Media critics of Official English often suggest America has always been multilingual. Last month, after attorney Aaron Schlossberg was blasted by the media after being caught on video complaining about people who don’t speak English, CNN’s Harmeet Kaur wrote an article called “FYI: English isn’t the official language of the United States.” “People in this country have been speaking languages other than English since before the founding of the republic,” she wrote, invoking enslaved Africans and Amerindians as examples.

John Jay famously wrote in Federalist No. 2 that “Providence has been pleased to give this one connected country to one united people — a people descended from the same ancestors, speaking the same language, professing the same religion, [and] very similar in their manners and customs.” Sanford Levinson, writing in Slate in 2015, calls this “utter fatuity” because there were “slaves” and “Native American tribes” and European-Americans who spoke languages such as German. Of course, as Mr. Levinson probably knows, blacks and “Native Americans” weren’t legally “American,” and were explicitly considered foreign as far back as the Declaration of Independence. As scholars such as Samuel Huntington have shown, early America had a dominant Anglo-Protestant ruling class that determined the core culture and the structure of the state. Jay’s recognition of the links between language, culture, race, and nation suggest that the Founding Fathers would never have countenanced a multilingual America any more than they would have a multiracial America.

It’s always dangerous to ascribe motives, but it’s hard not to be suspicious of those who say establishing an official language is unnecessary or a waste of time. Opponents seem to perceive Official English as an obstacle to their project of shoving English-speakers — that is to say, whites — further towards the margins. For example, Victoria Crouse opposed the Michigan state bill in these terms: “Instead of wasting everyone’s time with unnecessary and polarizing anti-immigrant bills, policymakers should consider ways our state can expand access to ESL services for adults who need them, and ensure that state agencies are meeting federal standards in language access in all services and programs. . . . ¡Si se puede!

Miss Crouse can’t have it both ways. Making English official is hardly “unnecessary” if Michiganders need to be taught English at government expense and can’t speak the language well enough to fill out welfare forms. As for “federal standards” mandating multilingualism, that is yet another argument for a national language. Miss Crouse’s conclusion, that Official English will “not move us toward progress” and her final cry of “¡Si se puede!” suggest that what she means by “progress” is a state in which fewer people speak English and where there is no expectation that they should.

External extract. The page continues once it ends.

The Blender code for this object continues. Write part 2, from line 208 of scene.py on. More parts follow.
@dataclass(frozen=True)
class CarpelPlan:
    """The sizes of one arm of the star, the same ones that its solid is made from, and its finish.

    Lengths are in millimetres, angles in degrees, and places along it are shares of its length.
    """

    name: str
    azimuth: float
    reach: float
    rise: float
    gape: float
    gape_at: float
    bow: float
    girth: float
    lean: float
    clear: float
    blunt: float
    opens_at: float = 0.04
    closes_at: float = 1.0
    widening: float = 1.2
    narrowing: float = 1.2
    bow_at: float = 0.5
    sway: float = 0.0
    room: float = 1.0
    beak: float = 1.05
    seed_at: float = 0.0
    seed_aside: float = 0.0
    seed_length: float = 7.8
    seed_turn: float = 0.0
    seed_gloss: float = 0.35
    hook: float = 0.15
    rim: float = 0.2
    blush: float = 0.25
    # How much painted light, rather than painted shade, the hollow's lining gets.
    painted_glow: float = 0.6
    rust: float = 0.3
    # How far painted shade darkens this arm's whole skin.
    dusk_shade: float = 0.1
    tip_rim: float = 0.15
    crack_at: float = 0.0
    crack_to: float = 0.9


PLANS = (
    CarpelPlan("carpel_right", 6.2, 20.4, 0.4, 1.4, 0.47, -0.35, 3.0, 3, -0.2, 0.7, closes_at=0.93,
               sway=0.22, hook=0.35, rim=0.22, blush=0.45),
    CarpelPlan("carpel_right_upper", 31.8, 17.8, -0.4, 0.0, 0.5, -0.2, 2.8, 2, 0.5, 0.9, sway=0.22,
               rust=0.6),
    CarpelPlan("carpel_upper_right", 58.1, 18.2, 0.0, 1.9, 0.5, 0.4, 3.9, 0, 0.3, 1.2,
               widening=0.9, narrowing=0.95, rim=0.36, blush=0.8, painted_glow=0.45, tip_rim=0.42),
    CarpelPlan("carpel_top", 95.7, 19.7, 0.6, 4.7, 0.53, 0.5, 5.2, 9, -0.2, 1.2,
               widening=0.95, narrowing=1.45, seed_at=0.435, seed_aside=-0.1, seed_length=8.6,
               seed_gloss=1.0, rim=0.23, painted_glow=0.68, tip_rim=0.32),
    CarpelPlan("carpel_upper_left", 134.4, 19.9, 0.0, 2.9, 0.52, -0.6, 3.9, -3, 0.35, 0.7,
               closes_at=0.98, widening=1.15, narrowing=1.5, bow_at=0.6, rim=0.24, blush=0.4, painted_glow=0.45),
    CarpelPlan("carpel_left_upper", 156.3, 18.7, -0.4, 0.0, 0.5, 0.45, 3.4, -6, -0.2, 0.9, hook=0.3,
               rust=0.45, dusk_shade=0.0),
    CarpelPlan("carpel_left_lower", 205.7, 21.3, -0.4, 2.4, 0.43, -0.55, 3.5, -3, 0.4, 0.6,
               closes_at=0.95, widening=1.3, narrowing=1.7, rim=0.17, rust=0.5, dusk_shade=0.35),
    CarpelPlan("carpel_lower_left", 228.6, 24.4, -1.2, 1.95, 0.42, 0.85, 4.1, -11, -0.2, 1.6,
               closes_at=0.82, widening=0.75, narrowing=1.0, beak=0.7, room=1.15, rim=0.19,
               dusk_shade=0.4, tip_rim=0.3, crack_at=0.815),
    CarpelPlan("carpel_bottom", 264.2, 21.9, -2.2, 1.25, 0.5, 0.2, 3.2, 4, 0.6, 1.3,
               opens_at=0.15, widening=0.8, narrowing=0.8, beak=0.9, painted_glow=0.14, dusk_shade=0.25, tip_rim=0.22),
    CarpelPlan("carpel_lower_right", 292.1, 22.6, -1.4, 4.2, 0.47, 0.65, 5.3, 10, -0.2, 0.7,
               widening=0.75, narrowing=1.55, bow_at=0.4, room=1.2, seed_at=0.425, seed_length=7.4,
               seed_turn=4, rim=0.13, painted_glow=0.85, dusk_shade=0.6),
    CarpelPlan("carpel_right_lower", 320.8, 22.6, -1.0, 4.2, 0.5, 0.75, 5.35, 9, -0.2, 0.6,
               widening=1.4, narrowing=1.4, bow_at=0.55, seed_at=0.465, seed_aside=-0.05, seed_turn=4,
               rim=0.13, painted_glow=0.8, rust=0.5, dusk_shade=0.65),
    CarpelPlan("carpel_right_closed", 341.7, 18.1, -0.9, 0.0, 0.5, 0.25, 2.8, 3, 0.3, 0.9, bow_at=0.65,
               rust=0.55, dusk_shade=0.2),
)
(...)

“The supreme function of statesmanship,” said the great Enoch Powell, “is to guard against preventable evils.” Unless President Trump and congressional Republicans act soon, it’s easy to see what will happen. Spanish already has quasi-privileged status in America today. Announcers at National Public Radio, for example, pronounce Spanish names — but only Spanish names — with an authentic accent. In some parts of the country, Americans have a hard time getting jobs if they don’t speak Spanish. English speakers do not have sympathetic media and a vast network of “civil rights” organizations to fight for their interests. The specter of Puerto Rican statehood raises the possibility of Spanish getting official status even before English does. Without an official designation as an English-speaking nation, a linguistically divided future is inevitable. America has a chance to decide whether it wants to be a self-respecting nation or something more like a shopping mall in a declining neighborhood.